● WHAT THE TASK REQUIRES: Read the data and repeat it in full, exactly.

● Rows from a 3D modeling dataset:
⁂

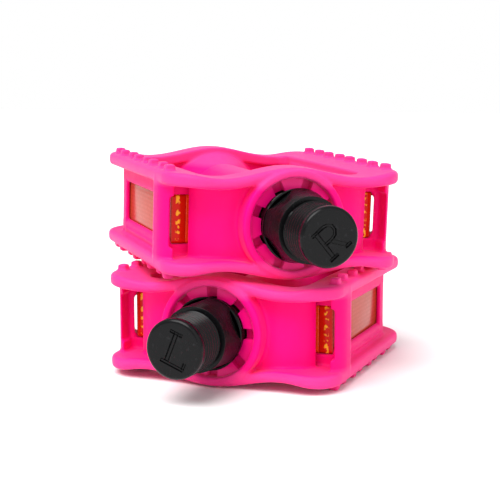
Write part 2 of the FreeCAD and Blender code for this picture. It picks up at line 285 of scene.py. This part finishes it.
def combined(material, operation, a, b):
    node = add_node(material, "ShaderNodeMath", operation=operation)
    link(material, a, node.inputs[0])
    if isinstance(b, float):
        node.inputs[1].default_value = b
    else:
        link(material, b, node.inputs[1])
    return node.outputs[0]


def pink_plastic():
    """Satin injection-moulded plastic: faint flow marks, fine texture, and a painted highlight: rims and bars
    painted paler than the webs.
    """
    m, bsdf = new_material("pink_plastic", PINK, PINK_ROUGHNESS[0], PINK_SHADER)
    coords = pedal_coords(m)
    flow = noise(m, coords, scale=0.06, detail=4.0)
    color = blended(m, mask(m, flow, 0.35, 0.65), PINK, PINK_DEEP)
    axes = add_node(m, "ShaderNodeSeparateXYZ")
    link(m, coords, axes.inputs["Vector"])
    height = combined(m, "ABSOLUTE", axes.outputs["Z"], 0.0)
    # Painted highlight: a paler pink is painted where the height above or below the axis passes 8.2 to 9.6 mm, on
    # rims and bars.
    link(m, blended(m, mask(m, height, *PAINTED_HIGHLIGHT_FROM_Z), color, PINK_PAINTED_HIGHLIGHT), bsdf.inputs["Base Color"])
    grain = noise(m, coords, scale=3.5)
    polish = noise(m, coords, scale=0.35, detail=4.0)
    link(m, mapped(m, polish, *PINK_ROUGHNESS), bsdf.inputs["Roughness"])
    bumped(m, bsdf, grain, strength=0.25, distance=0.00003)
    return m


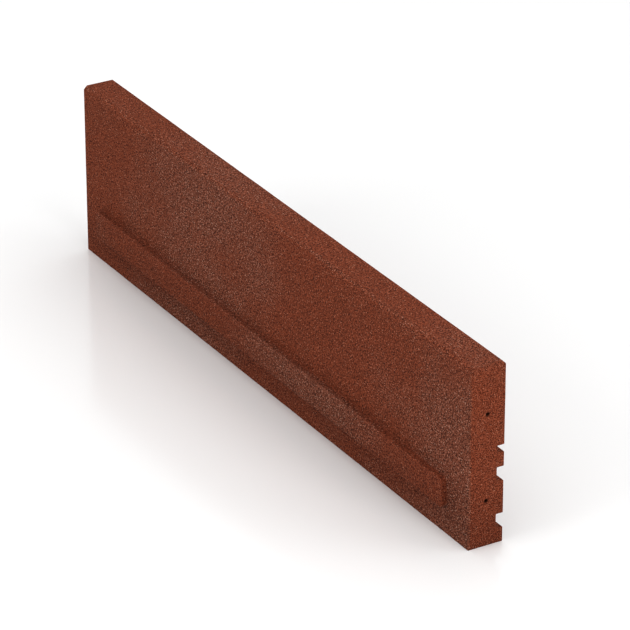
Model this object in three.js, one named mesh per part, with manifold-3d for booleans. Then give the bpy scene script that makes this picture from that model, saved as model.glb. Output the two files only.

⁂

● ANSWER FOR THIS EXERCISE:
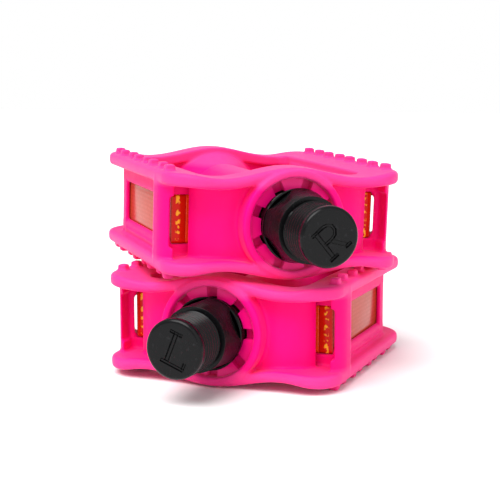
Write part 2 of the FreeCAD and Blender code for this picture. It picks up at line 285 of scene.py. This part finishes it.
def combined(material, operation, a, b):
    node = add_node(material, "ShaderNodeMath", operation=operation)
    link(material, a, node.inputs[0])
    if isinstance(b, float):
        node.inputs[1].default_value = b
    else:
        link(material, b, node.inputs[1])
    return node.outputs[0]


def pink_plastic():
    """Satin injection-moulded plastic: faint flow marks, fine texture, and a painted highlight: rims and bars
    painted paler than the webs.
    """
    m, bsdf = new_material("pink_plastic", PINK, PINK_ROUGHNESS[0], PINK_SHADER)
    coords = pedal_coords(m)
    flow = noise(m, coords, scale=0.06, detail=4.0)
    color = blended(m, mask(m, flow, 0.35, 0.65), PINK, PINK_DEEP)
    axes = add_node(m, "ShaderNodeSeparateXYZ")
    link(m, coords, axes.inputs["Vector"])
    height = combined(m, "ABSOLUTE", axes.outputs["Z"], 0.0)
    # Painted highlight: a paler pink is painted where the height above or below the axis passes 8.2 to 9.6 mm, on
    # rims and bars.
    link(m, blended(m, mask(m, height, *PAINTED_HIGHLIGHT_FROM_Z), color, PINK_PAINTED_HIGHLIGHT), bsdf.inputs["Base Color"])
    grain = noise(m, coords, scale=3.5)
    polish = noise(m, coords, scale=0.35, detail=4.0)
    link(m, mapped(m, polish, *PINK_ROUGHNESS), bsdf.inputs["Roughness"])
    bumped(m, bsdf, grain, strength=0.25, distance=0.00003)
    return m


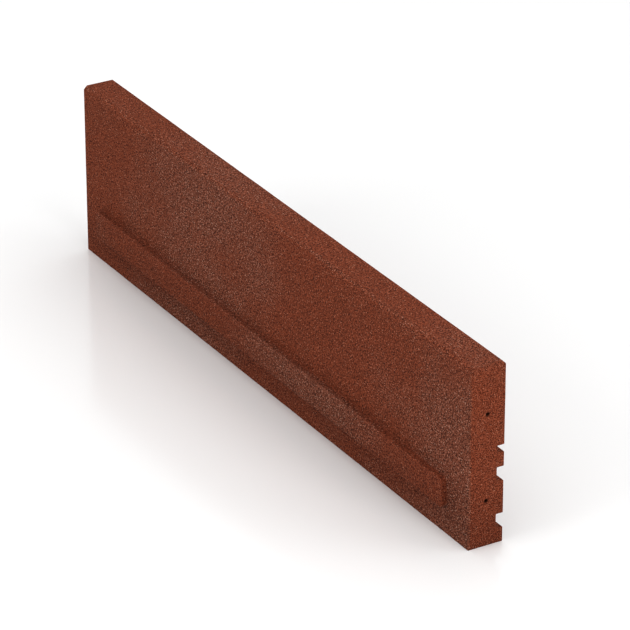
Model this object in three.js, one named mesh per part, with manifold-3d for booleans. Then give the bpy scene script that makes this picture from that model, saved as model.glb. Output the two files only.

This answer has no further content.